Transforming Your Data: Check Your Understanding

For the following questions, click the desired arrow to check your answer:

You’re preprocessing data for a regression model. What transformations are mandatory? Check all that apply.
Converting all non-numeric features into numeric features.
Correct. This is a mandatory transformation. You must convert strings to some numeric representation because you can’t do matrix multiplication on a string.
Normalize numeric data.
Normalizing numeric data could help, but it’s an optional quality transformation.

 

Consider the chart below. Which data transformation technique would likely be the most productive to start with and why? Assume your goal is to find a linear relationship between roomsPerPerson and house price.
Z-score
Z-score is a good choice if the outliers aren’t extreme. However, the outliers are extreme here.
Clipping
Clipping is a good choice here because the data set contains extreme outliers. You should fix extreme outliers before applying other normalizations.
Log Scaling
Log scaling is a good choice if your data confirms to the power law distribution. However, this data conforms to a normal distribution rather than a power law distribution.
Bucketing (binning) with quantile boundaries
Quantile bucketing can be a good approach for skewed data, but in this case, this skew is due in part to a few extreme outliers. Also, you want the model to learn a linear relationship. Therefore, you should keep roomsPerPerson numeric rather than transform it to categories, which is what bucketing does. Instead, try a normalization technique.

A chart showing the relative frequency of different RoomsPerPerson, where
RoomsPerPerson is number of rooms in a residence divided by number of people in
that residence.  Most of the data is distributed between 0 and 5 with a
smattering of points from 5 to 55.

 

Consider the chart below. Which data transformation technique would likely be the most productive to start with and why?
Z-score
Z-score is a good choice if the outliers aren’t so extreme that you need clipping. That’s not the case here. The way the data is skewed should be a hint.
Clipping
Clipping is a good choice when there are extreme outliers. This chart, however, is showing a power law distribution, and there’s another normalization technique that’s better for addressing that.
Log Scaling
Log scaling is a good choice here because the data conforms to the power law distribution.
Bucketing (binning) with quantile boundaries
Quantile bucketing can be a good approach for skewed data. However, you are looking for the model to learn a linear relationship. Therefore, you should keep your data numeric and avoid putting it in buckets. Try a normalization technique instead.

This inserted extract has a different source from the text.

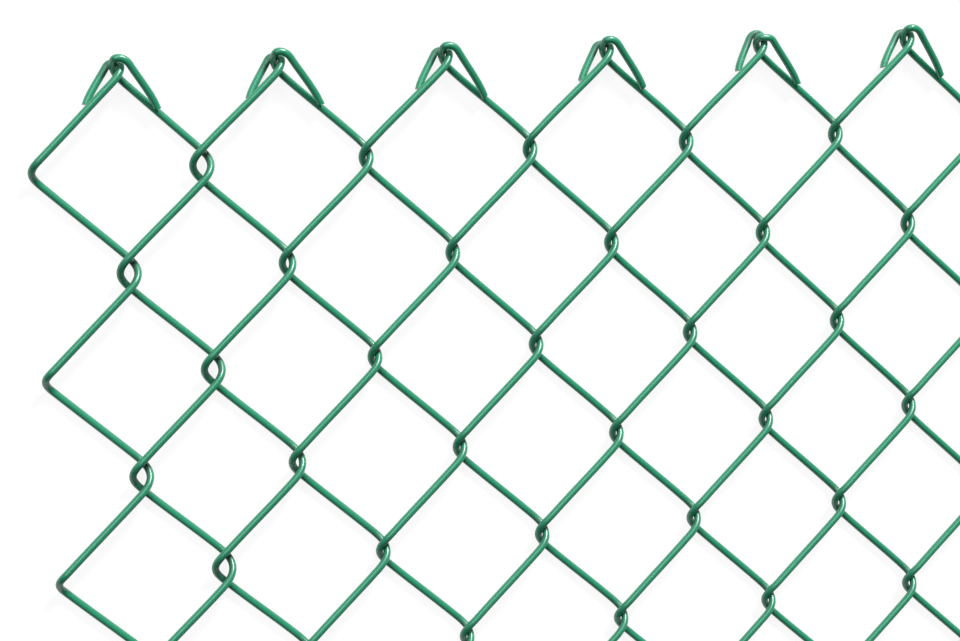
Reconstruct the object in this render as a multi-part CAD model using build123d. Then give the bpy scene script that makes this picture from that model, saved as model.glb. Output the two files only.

A bar graph whose bars are heavily concentrated at the low end. The first
bar has a magnitude of 1,200, the second bar has a magnitude of 460, the third
bar has a magnitude of 300. By the 15th bar, the magnitude is down to about
30. A very long tail continues for another 90 bars with the magnitude of the
long tail never rising beyond 10.

 

Consider the chart below. Would a linear model make a good prediction about the relationship between compression-ratio and city-mpg? If not, how might you transform the data to better train the model?
Yes, the model would probably find a linear relationship and make pretty accurate predictions.
While the model would find a linear relationship, the model wouldn’t make very accurate predictions. You can try training this data set in the Data Modeling exercise to better understand why.
No. The model would probably be more accurate after scaling.
You could apply linear scaling, but the slope of the relationship between compression-ratio and city-mpg would look the same. What would help you more is to see two separate slopes--one for the cluster of points in the lower compression-ratio and another for the higher.
No. There seems to be two different behaviors happening. Setting a threshold in the middle and using a bucketized feature might help you better understand what's happening in those two areas.
Correct. It’s important to be clear about why and how you are setting the boundaries. In the Data Modeling exercise, you’ll learn more about exactly how this approach can help you create a better model.

A scatterplot showing highway-mpg against compression-ratio. Two distinct
clumps of data, one clump much bigger than the other, appear on opposite
ends of the compression-ratio axis. The bigger clump covers the
compression-ratio range 7-12; the smaller clump covers the compression-ratio
range 21-23. The highway-mpg is generally a little lower in the bigger clump
than in the smaller
clump.

 

A peer team is telling you about the progress they’ve made on their ML project. They computed a vocabulary and trained a model offline. They want to avoid staleness issues, however, so they’re now about to train a different model online. What might happen next?
The model will stay up to date as new data arrives. The other team will need to continually monitor the input data.
Although avoiding model staleness is the main benefit of dynamic training, using a vocabulary with a model trained offline will lead to problems.
They may find that the indices they’re using don’t correspond to the vocab.
Correct. Warn your colleagues about the perils of training/serving skew, and then recommend that they take Google’s course on Data Preparation and Feature Engineering for ML to learn more.